Meli E, Magheri S, Malvezzi M. Veh. Syst. Dyn. 2011; 49(6): 969-1001.

Copyright

(Copyright © 2011, Informa - Taylor and Francis Group)

DOI

10.1080/00423114.2010.504854

PMID

unavailable

Abstract

The wheel-rail contact analysis plays a fundamental role in the multibody modelling of railway vehicles. A good contact model must provide an accurate description of the global and local contact phenomena (contact forces, position and shape of the contact patch, stresses and displacements) and a general handling of the multiple contact. The model has also to assure high numerical efficiency (in order to be implemented directly online within multibody models) and a good compatibility with commercial multibody software (Simpack Rail, Adams Rail).

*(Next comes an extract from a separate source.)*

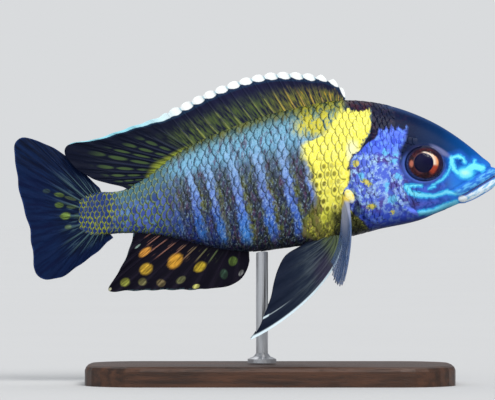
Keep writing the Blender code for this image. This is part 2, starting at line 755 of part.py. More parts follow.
def swing(objects):
    """Bends the fish: points behind BEND_START_X move to its left, more towards the tail's tip."""
    for item in objects:
        for vert in item.data.vertices:
            vert.co.y += swing_at(vert.co.x / MM) * MM


def swing_at(x):
    share = max(0.0, (BEND_START_X - x) / (BEND_START_X - TAIL_TIP_X))
    return TAIL_SWING * share * share


def turned(name, outline, centre_x, centre_y, sides=20):
    """A round solid from (radius, z) steps, bottom to top."""
    turn = 2 * math.pi * np.arange(sides) / sides
    rings = [
        np.stack([centre_x + r * np.cos(turn), centre_y + r * np.sin(turn), np.full(sides, z)], axis=1)
        for r, z in outline
    ]
    return loft(name, rings)


def base_ring(inset, z):
    """The base's rounded outline, drawn in by inset, at height z."""
    ring = []
    for quarter in range(4):
        sx, sy = ((1, 1), (-1, 1), (-1, -1), (1, -1))[quarter]
        for k in range(7):
            turn = math.radians(90 * quarter + 15 * k)
            corner = BASE_CORNER - inset
            ring.append((
                sx * (BASE_LENGTH / 2 - BASE_CORNER) + corner * math.cos(turn),
                sy * (BASE_WIDTH / 2 - BASE_CORNER) + corner * math.sin(turn),
                z,
            ))
    return np.array(ring)


def build_stand():
    """A flat base and one rod that comes up under the belly, between the pelvic fins."""
    base = loft("stand_base", [
        base_ring(0, 0.0),
        base_ring(0, BASE_THICKNESS - BASE_EDGE),
        base_ring(BASE_EDGE * 0.3, BASE_THICKNESS - BASE_EDGE * 0.3),
        base_ring(BASE_EDGE, BASE_THICKNESS),
    ])
    low = BASE_THICKNESS + GAP
    rod = turned("stand_rod", [
        (ROD_COLLAR_RADIUS, low), (ROD_COLLAR_RADIUS, low + ROD_COLLAR_HEIGHT * 0.6),
        (ROD_RADIUS + 0.6, low + ROD_COLLAR_HEIGHT), (ROD_RADIUS, low + ROD_COLLAR_HEIGHT + 0.8),
        (ROD_RADIUS, belly(ROD_X) + 3.0),
    ], ROD_X, swing_at(ROD_X))
    shell = body_shell()
    swing([shell])
    cut(rod, shell)
    remove(shell)
    return [base, rod]


def finish(item):
    """Gives a node its own material and smooth shading that keeps its sharp edges."""
    item.data.materials.clear()
    item.data.materials.append(material(item.name, *FINISHES[item.name.removesuffix("_left").removesuffix("_right")]))
    item.data.shade_smooth()
    item.data.set_sharp_from_angle(angle=SHARP_ANGLE)


def main():
    for item in list(bpy.data.objects):
        bpy.data.objects.remove(item)
    fish = build_body() + build_fins()
    swing(fish)
    for item in fish + build_stand():
        finish(item)


main()
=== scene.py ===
# %% [markdown]
# A male peacock cichlid at life size, as a museum shows one: it swims above a small wooden stand.
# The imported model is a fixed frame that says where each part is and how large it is.
# This script puts finer surfaces in the place of its plain solids and gives every surface its finish.
# Formulas are in millimetres, and the meshes are in metres.

import math

import bpy
import numpy as np
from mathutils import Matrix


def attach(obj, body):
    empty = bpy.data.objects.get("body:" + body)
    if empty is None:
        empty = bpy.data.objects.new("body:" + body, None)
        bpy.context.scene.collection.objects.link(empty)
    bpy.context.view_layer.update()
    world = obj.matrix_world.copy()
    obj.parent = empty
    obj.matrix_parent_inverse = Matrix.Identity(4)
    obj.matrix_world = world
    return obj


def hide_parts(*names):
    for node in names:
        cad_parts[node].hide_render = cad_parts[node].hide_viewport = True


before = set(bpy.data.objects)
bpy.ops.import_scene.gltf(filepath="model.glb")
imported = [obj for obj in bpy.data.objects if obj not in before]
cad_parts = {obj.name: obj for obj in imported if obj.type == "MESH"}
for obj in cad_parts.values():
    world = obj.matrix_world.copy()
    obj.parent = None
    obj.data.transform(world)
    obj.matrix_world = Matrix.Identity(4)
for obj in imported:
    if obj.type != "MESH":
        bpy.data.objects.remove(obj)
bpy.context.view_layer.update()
MM = 0.001
print("nodes in the frame:", len(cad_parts))

# %% [markdown]
# The camera stands level with the fish's middle, on its right side, and looks straight at its flank.
# A short lens would swell the head, and a parallel camera would flatten the fins.
# A long lens from over a metre away keeps the sizes of the parts true and still shows some depth.

# %% Camera
VIEW_CENTRE = (-5.625, 46.0)
VIEW_WIDTH = 123.75
CAMERA_DISTANCE = 1200.0
SENSOR_WIDTH = 36.0

lens = bpy.data.cameras.new("view")
lens.sensor_width = SENSOR_WIDTH
lens.lens = SENSOR_WIDTH * CAMERA_DISTANCE / VIEW_WIDTH
camera = bpy.data.objects.new("view", lens)
bpy.context.scene.collection.objects.link(camera)
camera.location = (VIEW_CENTRE[0] * MM, -CAMERA_DISTANCE * MM, VIEW_CENTRE[1] * MM)
camera.rotation_euler = (math.radians(90), 0, 0)
bpy.context.scene.camera = camera
print("lens:", round(lens.lens), "mm")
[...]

In this work, an elastic wheel-rail contact model that satisfies the previous specifics is presented. The model considers the wheel and the rail as elastic deformable bodies and requires the numerical solution of Navier's elasticity equation. The contact between wheel and rail has been described by means of suitable analytical contact conditions. Subsequently, the contact model has been inserted within the multibody model of a benchmark railway vehicle (the Manchester Wagon) in order to obtain a complete model of the wagon. The model has been implemented in the Matlab/Simulink environment. Finally, numerical simulations of the vehicle dynamics have been carried out on many different railway tracks with the aim of evaluating the performances of the model. The results obtained with the proposed method have been compared with those obtained by means of a standard commercial software. The main purpose is to achieve a better integration between the differential modelling and the multibody modelling. This kind of integration is almost absent in the literature (especially in the railway field) due to the computational cost and to the memory storage needs. However, it is very important because only the differential modelling allows an accurate analysis of the contact problem (in terms of contact forces, position and shape of the contact patch, stresses and displacements) while the multibody modelling is currently the standard in the study of the railway dynamics.